Examples of God’s harshness or severity in the NT do not mean that He was not gracious, just as examples of His grace in the OT do not mean He was not harsh with sin and sinners. But these facts weaken the idea that God developed or changed from the OT to the NT or that there are two different Gods in the Testaments. As a matter of fact, the OT judgments were physical and temporal, but the judgment announced in the NT is spiritual and eternal.
It is true that God’s grace appears prominent in the NT, and John 1:17 makes the contrast between the OT and NT: “For the law was given through Moses; grace and truth came through Jesus Christ.” However, just as this does not mean the OT displays no truth, neither does it mean it showed no grace. The love and mercy of God in the OT was shown by prophets, psalmists, and many events of deliverance. But beyond this, in the NT, God Himself came in person and demonstrated that the grace shown in the OT (and NT) was truly at the heart of the very Person of God.

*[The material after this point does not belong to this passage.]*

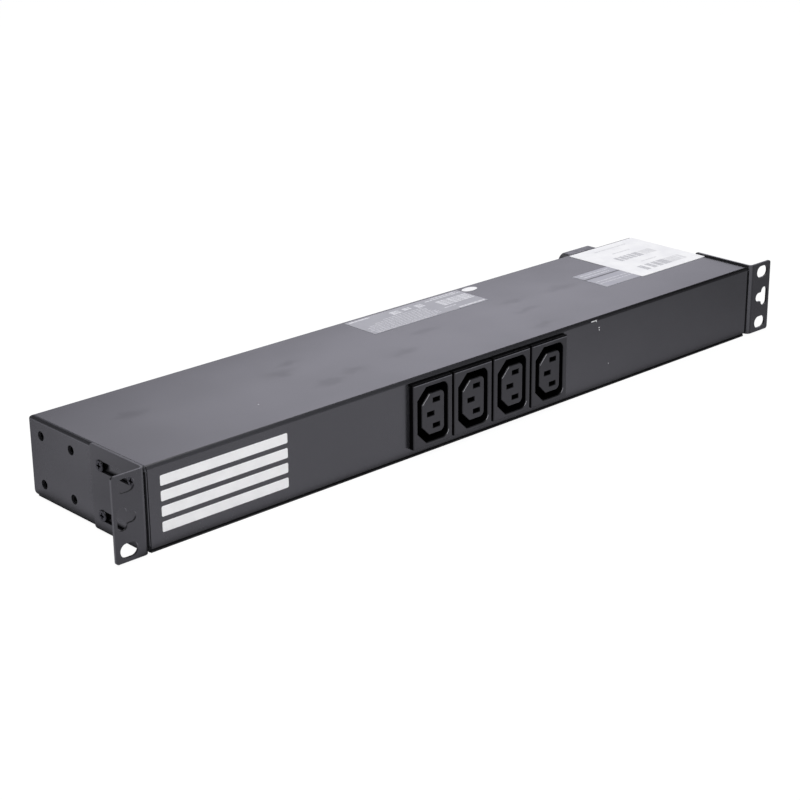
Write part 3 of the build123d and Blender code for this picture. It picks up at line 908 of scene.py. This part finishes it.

Jesus came to show without a doubt, and without any alteration, what God is genuinely like (John 1:18; 5:19-24, 30; 10:15, 32, 38; 12:44-45, 49; 14:9-11, 24). In person, God showed He loves sinners (John 13:34) to the point of dying for us even though we were His enemies (Romans 5:10). Although the NT makes stern pronouncements and issues frequent condemnations, it is clear that God the Father and God the Son love sinners to an extreme degree (Romans 5:8; 1 Timothy 1:15; Titus 3:4-7). Jesus’ humble, substitutionary, generous, intervention for sinners brings honour and glory to the Father, because it was exactly what the Father desired for sinners (Philippians 2:5-11; cf Isaiah 53:10-12). The OT says this (Isaiah 53:10-12); then the NT goes beyond, and God does it Himself — in person.